Prom this it will be seen that Cobb testified he bought Dunn’s farm in the forenoon, and that he did not make the sale to Collins until about seven o’clock in the evening of the same day, and after Collins had looked over the land; and that the survey was made on the succeeding day. The contract of sale and the deed from Dunn to Cobb were executed on July 11th; an'd when Cobb says they surveyed the Phelps strip on the next day, and that he also received the check from Collins for the Dunn farm on the next afternoon, he puts the survey and the payment by Collins on July 12th. But Boggs’ affidavit shows that he made the survey on 'July 11th; and in this respect Boggs’ testimony becomes quite material.

Prom this appellant argues that the trade between Cobb and Collins had been consummated as early at July 10th, and that Boggs’ evidence would have been all-important in sustaining plaintiff’s case.

It is a general rule that a new trial will not be granted upon the sole ground of the discovery, after verdict, of parol testimony concerning a point litigated or a fact known to the party; but when the newly-discovered evidence is of such a permanent and unerring character as to preponderate greatly, or have a decisive influence upon the verdict to be overturned by it, a new trial should be granted. Allen v. Perry, 6 Bush, 85; Mercer v. Mercer, 87 Ky., 21; Richardson v. Huff, 19 Ky. L. R., 1428, 43 S. W., 455; Ousley v. Ousley, 117 Ky., 47; Torian v. Terrell, 122 Ky., 745; L. & N. R. R. Co. v. Ueltschi, 126 Ky., 556.
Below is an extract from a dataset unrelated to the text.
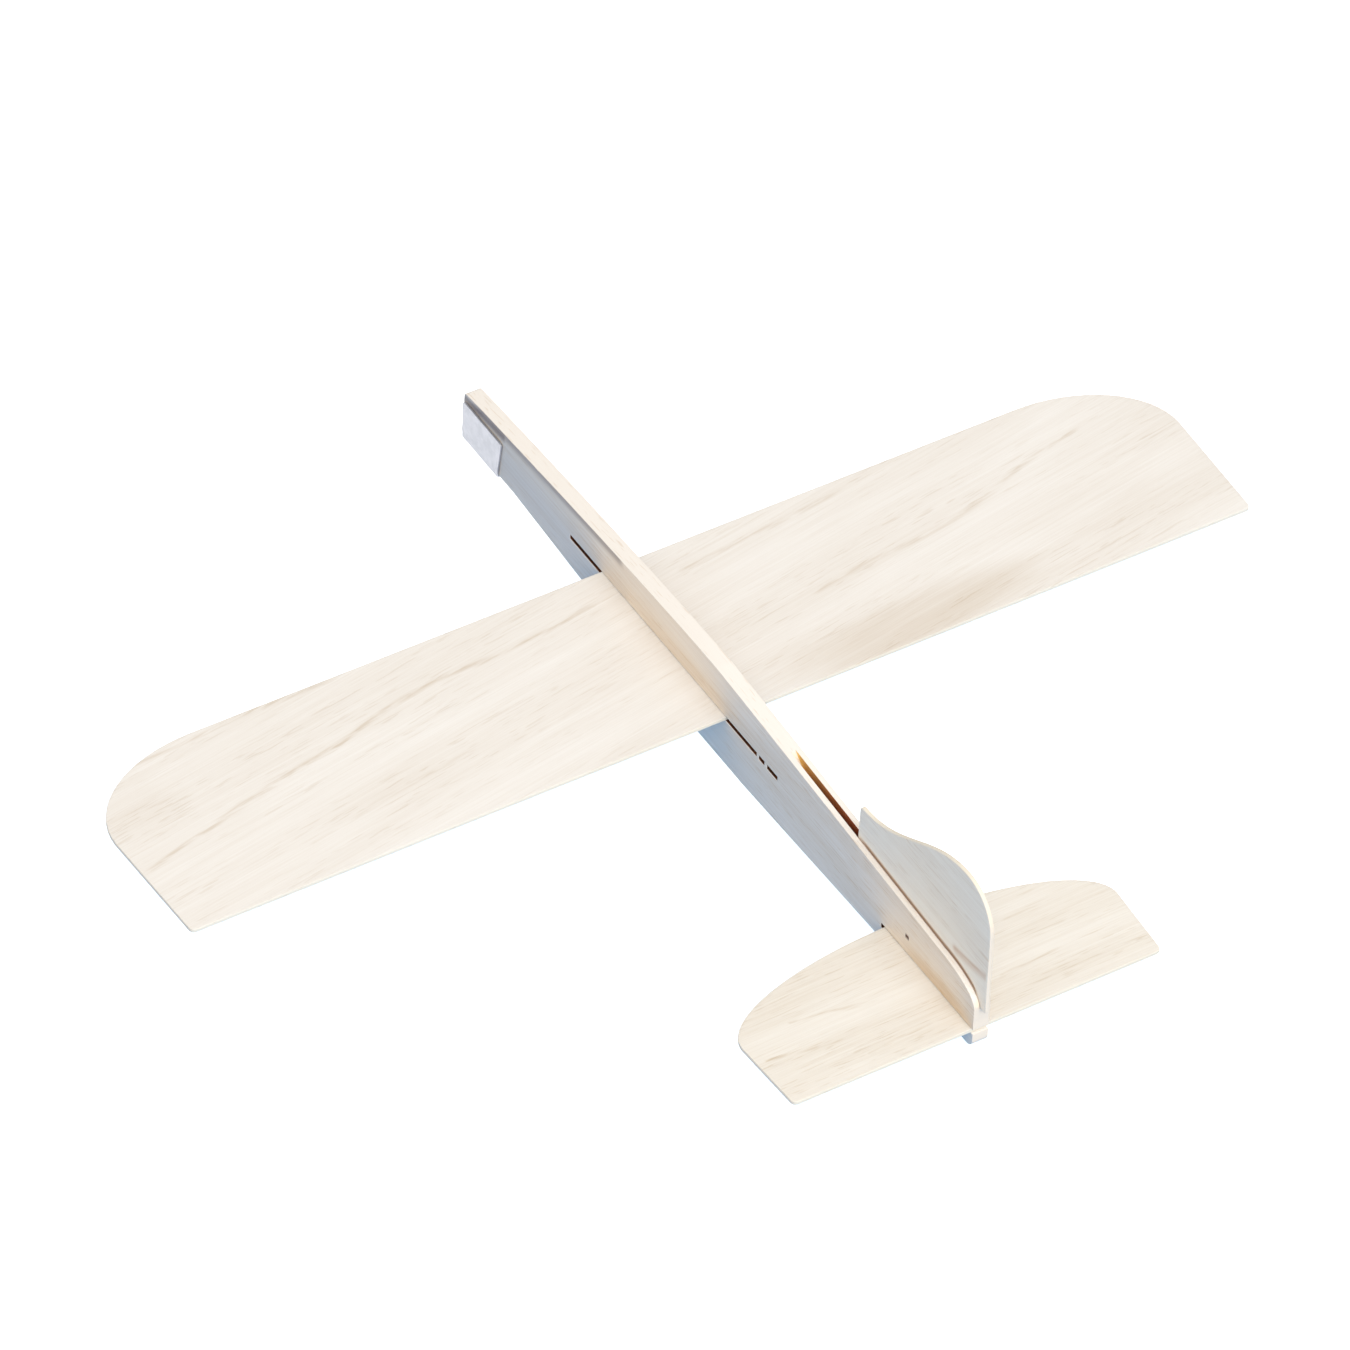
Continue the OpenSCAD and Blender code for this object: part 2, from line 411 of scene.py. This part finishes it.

Boggs’ testimony being by far the most explicit evidence upon the controlling feature of the case, and supported by the endorsement upon the map fixing the day of the survey, brings it within the high class of evidence called for by the rule above stated; and as the affidavit of Dunn shows that he was in no way lacking in diligence in failing to obtain Boggs’ evidence upon the trial, the circuit court should have granted appellant a new trial.

Judgment reversed for further proceedings consistent with this opinion.